Nur mit einer Kamera, einem Mann für den Ton und einem Produktionsleiter vor Ort für die Außenaufnahmen bereist Eva Stotz jedes Land für mehr oder weniger vier Wochen und lernt dabei fünf starke, selbstbewusste Persönlichkeiten kennen: den Tuareg, der in der Stadt lebt und arbeitet, aber weiß, dass es ihn sehr bald wieder in die Wüste und das Normadenleben ziehen wird; die Lehrerin, die sich wünscht, dass Tokyos nächste Generation die Wildnis wieder schätzen und lieben lernen wird; die Menschen, die ehrenamtlich für die Couchsurfing-Webseite arbeiten und den Mann, der dieses Projekt ins Leben gerufen hat; die Engländerin, die sich kulturübergreifend für eine bessere Ökologie des Westjordanlandes engagiert und die brasilianische Tänzerin Clara, die ohne Sprachkenntnis in die Türkei ging, um über traditionell türkische Tänze mehr über die Kultur zu lernen.

Die Produzentin beschreibt sich im anschließenden Publikumsgespräch als eine Frau aus der Zeit, in der man noch den Daumen herausstreckte um zu reisen. Sie sagte, heute würden die Menschen immer mehr das Gefühl verlieren, den eigenen Instinkten und anderen Menschen zu vertrauen. GLOBAL HOME ist sicherlich auch aus dem Wunsch heraus entstanden, dass Menschen in dieser ökonomisch zusammenwachsenden, aber kulturell und menschlich auseinanderfallenden und zerbrechenden Welt Vertrauen ein Stück weit wieder gewinnen.

Ein sehr sehenswerter Film, der mich in die Ferne zieht und zugleich Lust macht, meine eigene Tür für Fremde zu öffnen und einen kulturellen Austausch voran zu treiben.

Zu sehen ist GLOBAL HOME noch einmal am Montag, den 22. April um 19.45 Uhr im Babylon in Mitte.

Fünf andere, auch sehr starke Persönlichkeiten lernen wir in ALLEINE TANZEN kennen.

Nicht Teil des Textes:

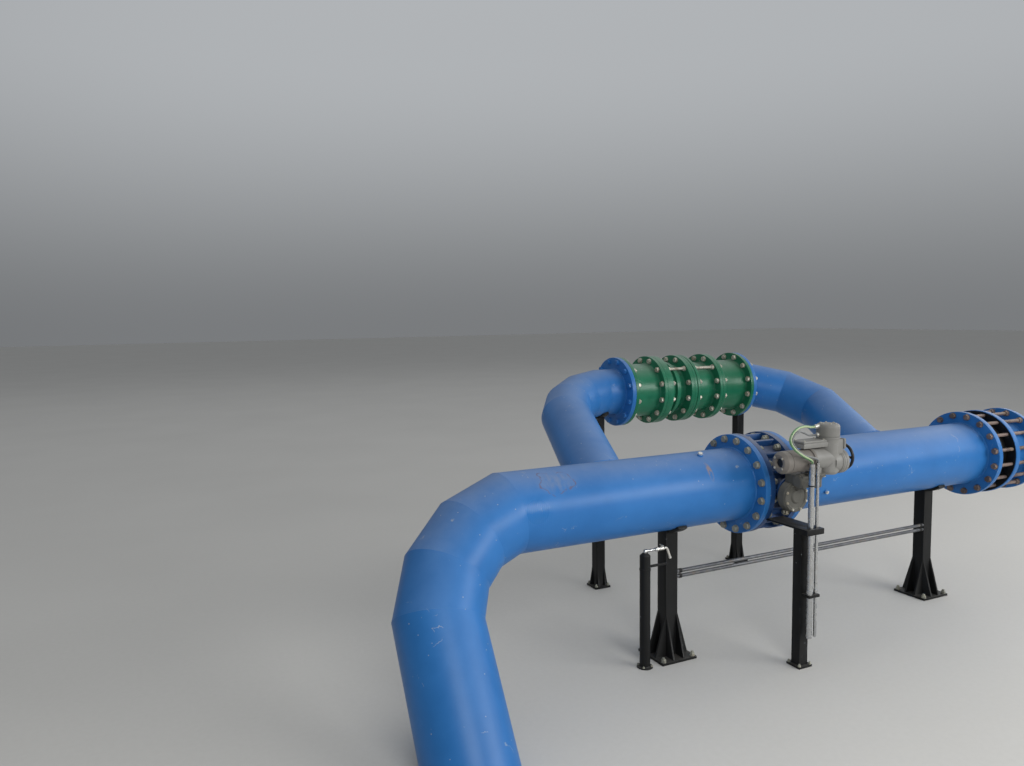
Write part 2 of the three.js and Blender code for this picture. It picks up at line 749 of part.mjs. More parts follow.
// Standpipe with a bib tap beside the inlet support, clipped to its column
const standpipeFoot = 38;
const standpipeFootThick = 6;
const crownFoot = 535;
const crownTop = 548;
const crownRadius = 12;
const pipeClip = { front: -45, back: -28, low: 465, high: 473 };
const crown = new THREE.CylinderGeometry(crownRadius, standpipeRadius, crownTop - crownFoot, roundSides);
crown.rotateX(Math.PI / 2);
crown.translate(standpipeX, standpipeY, (crownFoot + crownTop) / 2);
add("tap_standpipe", joined(
  upright(standpipeX, standpipeY, 0, standpipeFootThick, standpipeFoot),
  upright(standpipeX, standpipeY, 0, crownFoot, standpipeRadius),
  solidOf(crown),
  block(standpipeX, -columnWidth / 2 - gap, pipeClip.front, pipeClip.back, pipeClip.low, pipeClip.high),
), blackPaint);

const feedRadius = 6;
const feedRise = 8;
const collarRadius = 8.5;
const collarStart = -120;
const tapRadius = 7.5;
const tapStart = -108;
const tapEnd = -48;
const bonnetRadius = 5;
const bonnetTop = 563;
const spoutRadius = 6;
const spoutTip = vec(-31, standpipeY, 502);
add("tap_feed_pipe", joined(
  upright(standpipeX, standpipeY, crownTop, tapHeight, feedRise, smallSides),
  level(standpipeX, tapStart, standpipeY, tapHeight, feedRadius, smallSides),
  level(collarStart, tapStart, standpipeY, tapHeight, collarRadius, smallSides),
), zincTube);
add("tap_body", joined(
  level(tapStart, tapEnd, standpipeY, tapHeight, tapRadius, smallSides),
  upright(tapX, standpipeY, tapHeight, bonnetTop, bonnetRadius, smallSides),
  tube(vec(tapEnd - spoutRadius, standpipeY, tapHeight), spoutTip, spoutRadius, 0, yAxis, smallSides),
), platedTap);

const keyFoot = bonnetTop + gap;
const keyBar = { low: 568, high: 573, near: standpipeY - 14, far: standpipeY + 14, half: 3 };
const keyStem = 3.5;
add("tap_handle", joined(
  upright(tapX, standpipeY, keyFoot, keyBar.high - 1, keyStem, smallSides),
  block(tapX - keyBar.half, tapX + keyBar.half, keyBar.near, keyBar.far, keyBar.low, keyBar.high),
), platedTap);

export default group;
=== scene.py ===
# A pumping station pipe line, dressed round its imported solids. Metres, +Z up, +X along the flow,
# +Y towards the bypass; the origin is under the foot of the inlet support.

import math

import bmesh
import bpy
from mathutils import Matrix, Vector


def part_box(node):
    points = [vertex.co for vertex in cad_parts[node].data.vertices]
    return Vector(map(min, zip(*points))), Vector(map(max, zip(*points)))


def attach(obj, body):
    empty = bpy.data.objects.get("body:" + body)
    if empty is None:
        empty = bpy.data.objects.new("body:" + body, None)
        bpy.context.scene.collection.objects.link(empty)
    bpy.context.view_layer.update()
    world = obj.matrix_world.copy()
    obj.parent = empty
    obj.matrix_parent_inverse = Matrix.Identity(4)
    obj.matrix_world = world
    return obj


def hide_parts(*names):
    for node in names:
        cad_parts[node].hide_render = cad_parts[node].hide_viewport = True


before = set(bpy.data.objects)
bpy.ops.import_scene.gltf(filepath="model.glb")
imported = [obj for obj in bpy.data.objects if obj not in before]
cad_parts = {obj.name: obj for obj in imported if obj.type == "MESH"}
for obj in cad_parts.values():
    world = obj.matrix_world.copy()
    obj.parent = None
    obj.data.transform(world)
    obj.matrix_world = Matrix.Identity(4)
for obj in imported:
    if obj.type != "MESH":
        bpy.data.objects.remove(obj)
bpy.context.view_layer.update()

x_axis = Vector((1, 0, 0))
y_axis = Vector((0, 1, 0))
z_axis = Vector((0, 0, 1))
turn_up = (0, -math.pi / 2, 0)
turn_near = (0, 0, -math.pi / 2)


def lying(node):
    """Start, end, centre line and radius of a CAD piece that lies along X."""
    low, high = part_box(node)
    centre = (low + high) / 2
    return low.x, high.x, Vector((0, centre.y, centre.z)), (high.z - low.z) / 2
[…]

In diesem schonungslosen Portrait der Familie Pilavci zeigt die zweitälteste Schwester Biene in einer Mischung aus alten Familienvideos und aktuellen Aufnahmen die Tragik ihrer Familiengeschichte. Wie sie mit 12 Jahren aus ihrer Familie flieht, in der der Vater die Mutter und seine fünf Kinder schlägt und diese Gewalt weitergibt; an die Mutter, die sich an ihren Kindern abreagiert, weitergibt an den einzigen Sohn, der sich an seiner Schwester rächt und sich die Gewaltspirale immer weiter dreht, von einer schrecklichen, „versauten“ Kindheit in ein trostloses, versautes Erwachsenenleben der fünf Geschwister. Doch wie versaut ist es wirklich? Was kann noch repariert werden? Und wo fängt man an?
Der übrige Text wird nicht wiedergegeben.